■ Records for the task:

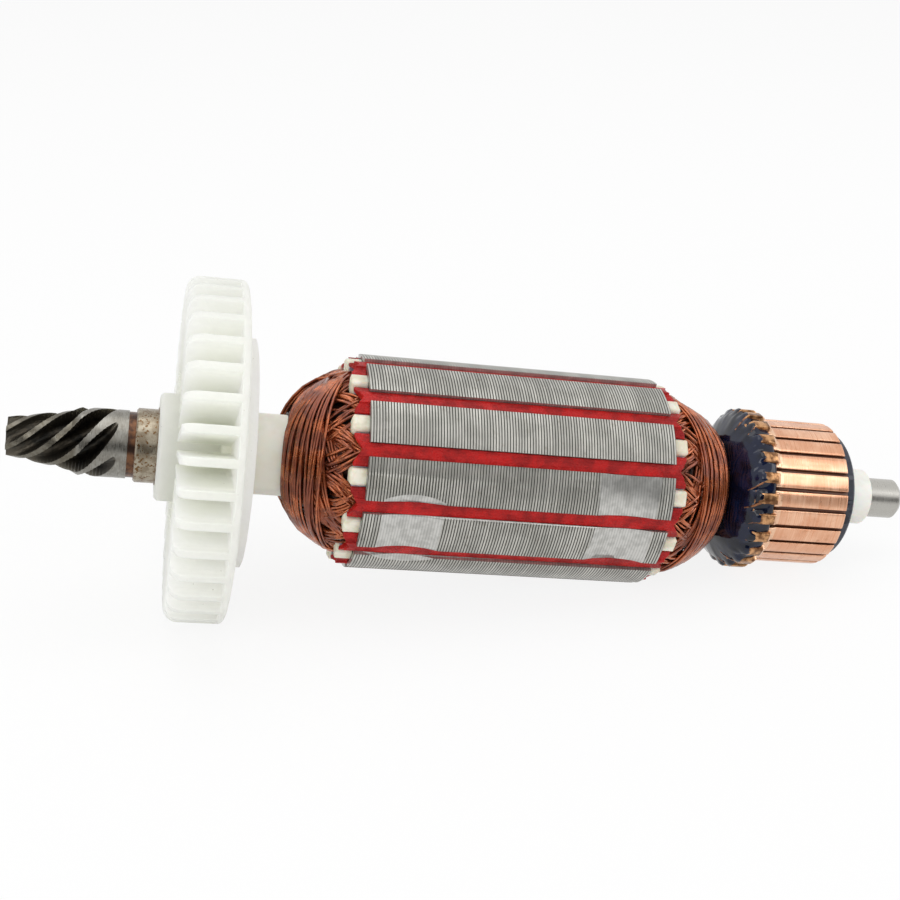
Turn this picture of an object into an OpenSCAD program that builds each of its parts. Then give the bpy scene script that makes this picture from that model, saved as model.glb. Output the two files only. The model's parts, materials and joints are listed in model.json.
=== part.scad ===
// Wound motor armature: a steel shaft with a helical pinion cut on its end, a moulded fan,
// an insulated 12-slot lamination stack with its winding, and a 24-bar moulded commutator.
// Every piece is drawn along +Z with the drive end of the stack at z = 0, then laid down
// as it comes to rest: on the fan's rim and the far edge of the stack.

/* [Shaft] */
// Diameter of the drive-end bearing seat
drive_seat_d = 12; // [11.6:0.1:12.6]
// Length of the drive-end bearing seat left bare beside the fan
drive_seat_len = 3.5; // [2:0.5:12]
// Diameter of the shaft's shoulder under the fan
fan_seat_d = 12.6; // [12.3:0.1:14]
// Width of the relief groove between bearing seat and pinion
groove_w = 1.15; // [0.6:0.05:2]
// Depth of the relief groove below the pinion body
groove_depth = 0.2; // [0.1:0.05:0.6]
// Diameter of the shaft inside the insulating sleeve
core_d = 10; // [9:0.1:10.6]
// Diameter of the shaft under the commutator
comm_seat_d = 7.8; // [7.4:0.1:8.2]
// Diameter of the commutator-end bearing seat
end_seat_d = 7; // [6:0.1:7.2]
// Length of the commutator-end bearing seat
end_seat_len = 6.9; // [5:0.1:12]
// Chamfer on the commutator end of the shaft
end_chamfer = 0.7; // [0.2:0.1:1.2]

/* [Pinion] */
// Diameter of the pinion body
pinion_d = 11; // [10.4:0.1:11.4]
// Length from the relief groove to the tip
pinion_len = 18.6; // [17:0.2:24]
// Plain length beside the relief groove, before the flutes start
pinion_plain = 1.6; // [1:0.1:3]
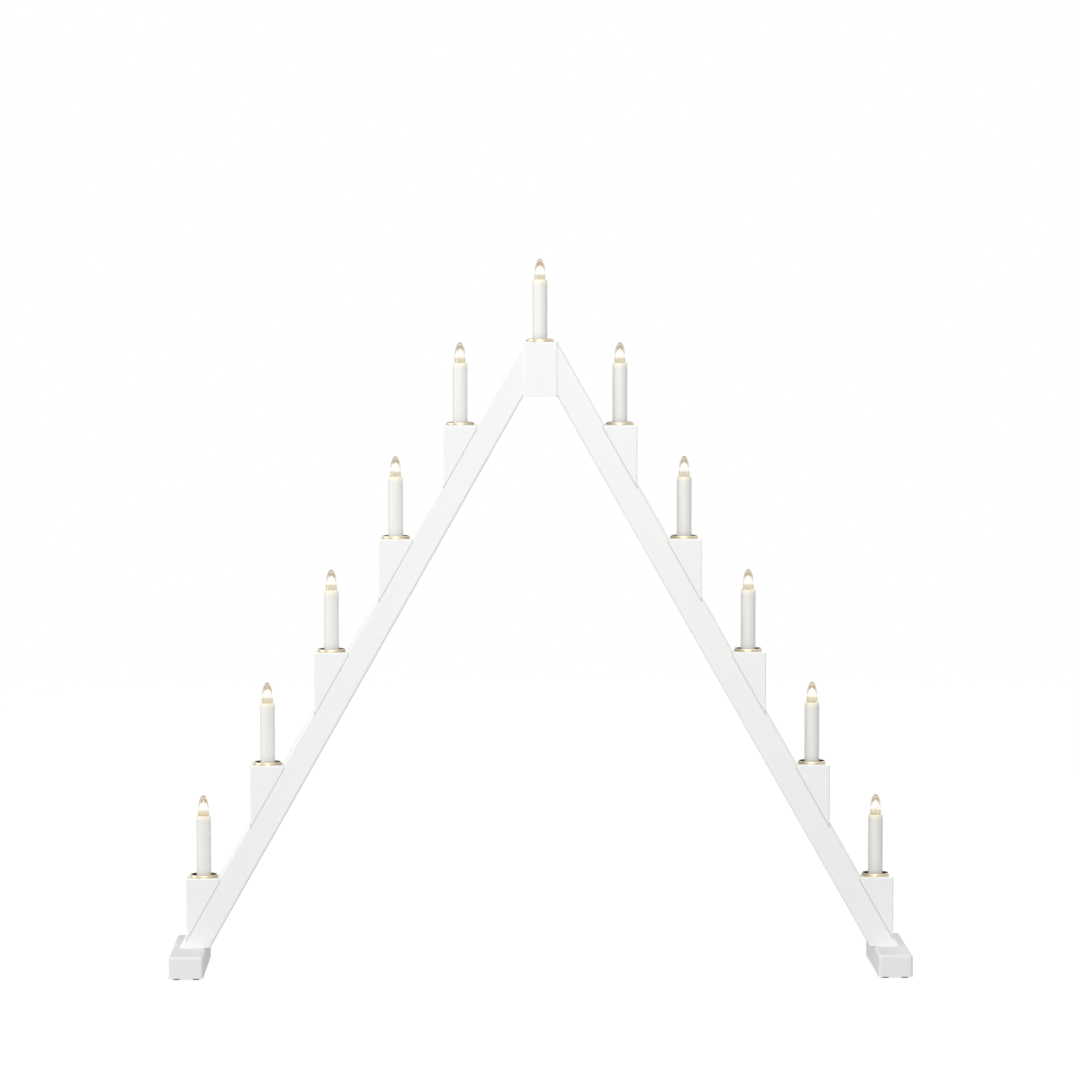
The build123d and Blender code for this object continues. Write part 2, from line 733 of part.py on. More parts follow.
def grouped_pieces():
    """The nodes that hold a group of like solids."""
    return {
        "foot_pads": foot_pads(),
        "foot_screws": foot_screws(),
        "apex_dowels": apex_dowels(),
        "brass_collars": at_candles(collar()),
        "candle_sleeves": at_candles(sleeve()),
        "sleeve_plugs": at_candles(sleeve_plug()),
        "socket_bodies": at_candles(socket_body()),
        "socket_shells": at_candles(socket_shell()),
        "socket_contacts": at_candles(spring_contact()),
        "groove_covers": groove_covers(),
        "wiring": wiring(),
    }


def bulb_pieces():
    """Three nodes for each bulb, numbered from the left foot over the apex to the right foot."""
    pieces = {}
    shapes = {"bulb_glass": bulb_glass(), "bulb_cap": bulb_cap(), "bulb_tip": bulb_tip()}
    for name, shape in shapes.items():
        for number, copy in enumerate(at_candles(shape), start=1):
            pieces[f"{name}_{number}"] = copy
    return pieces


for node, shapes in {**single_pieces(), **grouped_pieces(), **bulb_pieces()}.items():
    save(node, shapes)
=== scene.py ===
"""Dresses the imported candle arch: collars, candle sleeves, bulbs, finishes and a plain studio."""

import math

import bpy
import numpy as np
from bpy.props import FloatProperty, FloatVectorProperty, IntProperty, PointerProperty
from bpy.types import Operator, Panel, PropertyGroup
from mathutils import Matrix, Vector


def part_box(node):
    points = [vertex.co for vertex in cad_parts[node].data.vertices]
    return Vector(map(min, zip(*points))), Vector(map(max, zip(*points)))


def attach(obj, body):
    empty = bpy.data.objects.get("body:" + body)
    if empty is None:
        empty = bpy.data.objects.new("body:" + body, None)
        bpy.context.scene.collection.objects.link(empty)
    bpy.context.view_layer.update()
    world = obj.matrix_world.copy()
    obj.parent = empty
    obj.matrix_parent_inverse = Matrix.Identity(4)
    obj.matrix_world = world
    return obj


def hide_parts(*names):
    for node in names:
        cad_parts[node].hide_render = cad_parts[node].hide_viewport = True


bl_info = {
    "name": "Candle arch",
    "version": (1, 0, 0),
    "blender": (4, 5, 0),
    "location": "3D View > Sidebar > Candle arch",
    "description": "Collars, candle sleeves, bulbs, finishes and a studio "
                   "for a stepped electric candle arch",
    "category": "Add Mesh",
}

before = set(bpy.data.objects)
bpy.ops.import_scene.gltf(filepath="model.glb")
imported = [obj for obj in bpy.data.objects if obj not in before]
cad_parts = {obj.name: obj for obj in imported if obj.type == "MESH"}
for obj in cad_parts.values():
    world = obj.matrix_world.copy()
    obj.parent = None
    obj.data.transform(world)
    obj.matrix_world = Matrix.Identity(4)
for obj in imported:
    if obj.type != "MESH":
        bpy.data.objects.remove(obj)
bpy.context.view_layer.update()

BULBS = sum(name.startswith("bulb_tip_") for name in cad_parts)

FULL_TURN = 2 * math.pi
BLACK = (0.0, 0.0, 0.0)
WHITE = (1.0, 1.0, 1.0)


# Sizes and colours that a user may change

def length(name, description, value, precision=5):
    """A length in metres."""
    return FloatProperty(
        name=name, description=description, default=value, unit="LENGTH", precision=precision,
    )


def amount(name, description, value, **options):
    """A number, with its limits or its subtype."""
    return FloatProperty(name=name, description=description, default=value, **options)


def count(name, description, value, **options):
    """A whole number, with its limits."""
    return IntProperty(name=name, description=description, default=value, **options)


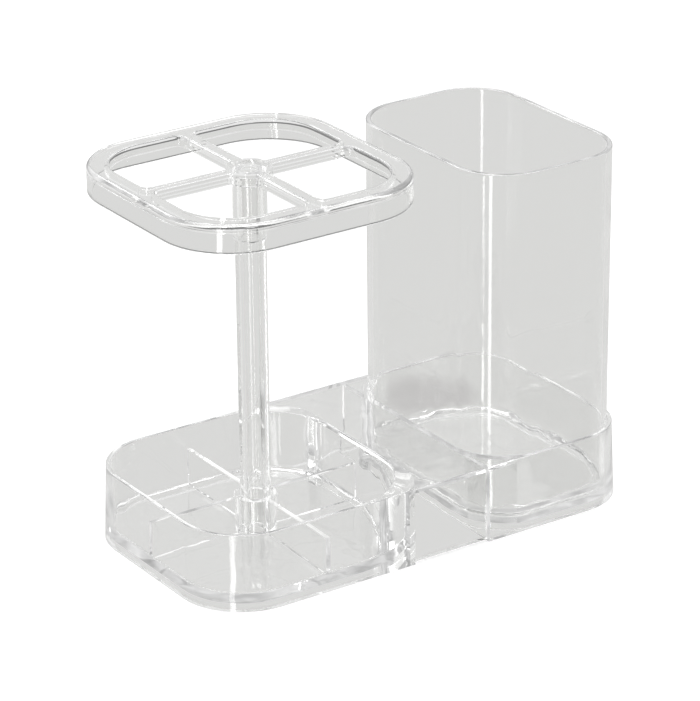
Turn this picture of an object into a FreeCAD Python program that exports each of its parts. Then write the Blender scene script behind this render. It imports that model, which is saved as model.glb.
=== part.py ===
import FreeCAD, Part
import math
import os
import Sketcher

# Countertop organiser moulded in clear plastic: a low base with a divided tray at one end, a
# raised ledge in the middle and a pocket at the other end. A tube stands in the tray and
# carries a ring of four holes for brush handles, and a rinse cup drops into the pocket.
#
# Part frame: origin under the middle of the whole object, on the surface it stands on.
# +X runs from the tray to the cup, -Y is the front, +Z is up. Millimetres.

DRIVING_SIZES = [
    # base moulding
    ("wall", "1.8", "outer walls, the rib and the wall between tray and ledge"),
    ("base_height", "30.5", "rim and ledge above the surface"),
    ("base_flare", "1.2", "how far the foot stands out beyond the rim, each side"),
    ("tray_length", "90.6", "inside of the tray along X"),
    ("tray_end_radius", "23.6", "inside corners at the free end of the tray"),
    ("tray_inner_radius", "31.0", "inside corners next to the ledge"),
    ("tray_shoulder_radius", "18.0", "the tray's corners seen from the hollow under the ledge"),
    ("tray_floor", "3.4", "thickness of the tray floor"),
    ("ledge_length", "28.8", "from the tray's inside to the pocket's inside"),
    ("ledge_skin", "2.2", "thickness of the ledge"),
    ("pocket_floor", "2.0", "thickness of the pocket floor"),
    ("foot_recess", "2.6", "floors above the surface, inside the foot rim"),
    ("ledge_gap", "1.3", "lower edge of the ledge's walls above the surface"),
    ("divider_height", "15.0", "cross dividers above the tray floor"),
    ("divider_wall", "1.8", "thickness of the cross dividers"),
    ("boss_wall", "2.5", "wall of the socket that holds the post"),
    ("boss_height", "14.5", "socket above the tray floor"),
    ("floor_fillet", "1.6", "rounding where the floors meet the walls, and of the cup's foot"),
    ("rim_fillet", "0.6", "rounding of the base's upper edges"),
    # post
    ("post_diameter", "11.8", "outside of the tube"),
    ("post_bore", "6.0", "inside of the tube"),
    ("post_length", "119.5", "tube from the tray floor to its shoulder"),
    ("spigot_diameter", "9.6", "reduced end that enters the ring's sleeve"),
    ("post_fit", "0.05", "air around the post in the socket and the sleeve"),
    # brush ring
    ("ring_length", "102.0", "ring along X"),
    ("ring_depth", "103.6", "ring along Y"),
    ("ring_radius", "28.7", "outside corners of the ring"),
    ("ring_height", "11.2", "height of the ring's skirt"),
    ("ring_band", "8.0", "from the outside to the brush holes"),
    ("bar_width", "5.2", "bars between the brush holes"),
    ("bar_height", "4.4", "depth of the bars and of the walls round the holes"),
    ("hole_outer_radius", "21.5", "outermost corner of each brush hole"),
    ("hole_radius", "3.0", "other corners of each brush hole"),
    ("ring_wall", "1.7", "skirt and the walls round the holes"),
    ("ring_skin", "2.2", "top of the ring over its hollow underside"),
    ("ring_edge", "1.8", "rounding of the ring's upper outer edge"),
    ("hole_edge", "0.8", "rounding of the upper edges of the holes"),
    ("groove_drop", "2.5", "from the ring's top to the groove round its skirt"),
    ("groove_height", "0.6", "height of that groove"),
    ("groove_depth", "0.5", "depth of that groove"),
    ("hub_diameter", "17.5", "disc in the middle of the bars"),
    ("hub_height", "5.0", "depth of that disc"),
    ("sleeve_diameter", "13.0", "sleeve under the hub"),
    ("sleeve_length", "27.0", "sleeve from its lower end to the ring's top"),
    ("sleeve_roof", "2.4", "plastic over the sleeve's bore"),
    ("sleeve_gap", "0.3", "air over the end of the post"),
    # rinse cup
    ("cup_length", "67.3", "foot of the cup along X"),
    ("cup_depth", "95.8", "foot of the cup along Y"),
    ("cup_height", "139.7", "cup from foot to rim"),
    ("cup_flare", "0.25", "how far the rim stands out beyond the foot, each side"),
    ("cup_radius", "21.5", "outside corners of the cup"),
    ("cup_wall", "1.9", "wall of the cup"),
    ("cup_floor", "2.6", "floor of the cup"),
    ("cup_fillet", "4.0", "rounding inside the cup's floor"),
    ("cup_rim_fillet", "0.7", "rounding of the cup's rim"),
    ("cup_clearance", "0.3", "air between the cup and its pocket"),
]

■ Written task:
In the material above, find each line that contains the word "imported", and select it.

■ Worked solution:
"""Dresses the imported candle arch: collars, candle sleeves, bulbs, finishes and a plain studio."""
imported = [obj for obj in bpy.data.objects if obj not in before]
cad_parts = {obj.name: obj for obj in imported if obj.type == "MESH"}
for obj in imported:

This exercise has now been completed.